İsâ Aleyhisselâm’ın onların aleyhine şahitlik yapması:
“Ben size Muhammed Aleyhisselâm’ın geleceğini, onun fazilet ve meziyetini bildirmedim mi? Ona iman etmenizi size işaret etmedim mi?” şeklindedir.
Ebu Hüreyre -radiyallahu anh- den rivayet edildiğine göre Resulullah -sallallahu aleyhi ve sellem- Efendimiz Hadis-i şerif’lerinde şöyle buyurmuşlardır:
“Muhammedin nefsi yed-i kudretinde olan Allah’a yemin ederim ki, eğer bu ümmetten bir yahudi veya hıristiyan beni işitir de sonra benimle gönderilene iman etmeden ölürse, mutlaka cehennemlik olur.” (Müslim: 153)
Çünkü Allah-u Teâlâ’nın emrine itaat etmek gerekiyordu. İsâ Aleyhisselâm’ın da emrine itaat etmek gerekiyordu. Fakat onlar Allah-u Teâlâ’nın emrine ve hükmüne razı olmadılar, bunun için de küfre düşmüş oldular.

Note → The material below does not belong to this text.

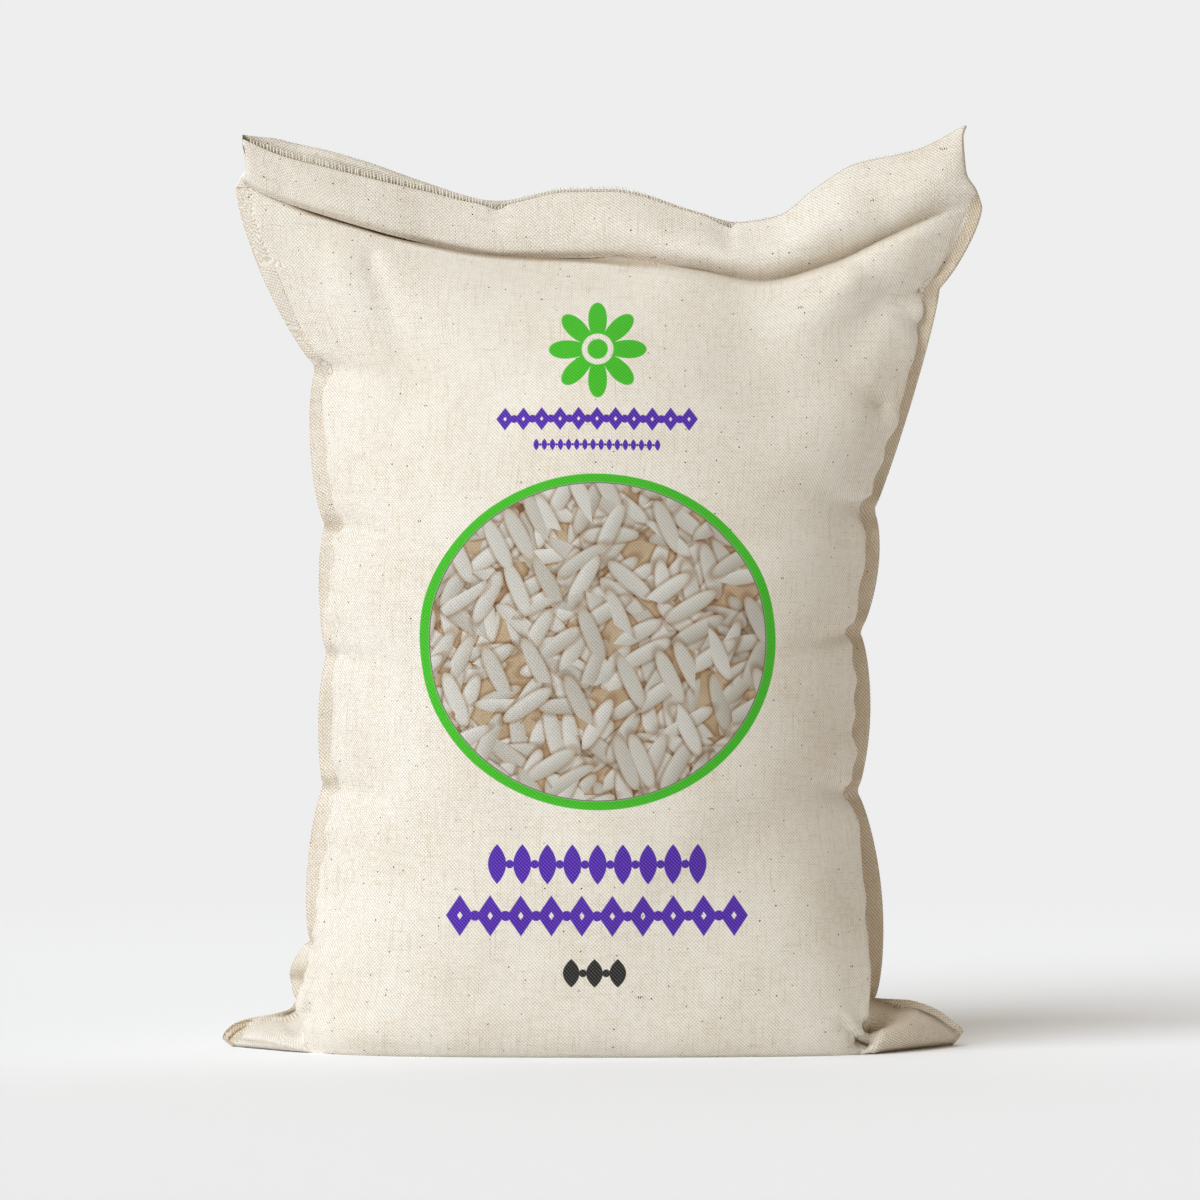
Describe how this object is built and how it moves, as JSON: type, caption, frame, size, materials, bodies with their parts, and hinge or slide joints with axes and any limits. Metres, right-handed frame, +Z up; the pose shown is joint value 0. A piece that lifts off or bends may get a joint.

Bu Hadis-i şerif, Resulullah Aleyhisselâm’ın gönderilmesiyle bütün dinlerin neshedildiğine delildir. Hadis-i şerif’in hükmü yalnız Resulullah Aleyhisselâm’ın zamanında yaşayanlar için geçerli olmayıp, kıyamete kadar her devir insanlarına şamildir. Çünkü ikinci bir peygamber gelmeyecek, başka bir kitap inmeyecek.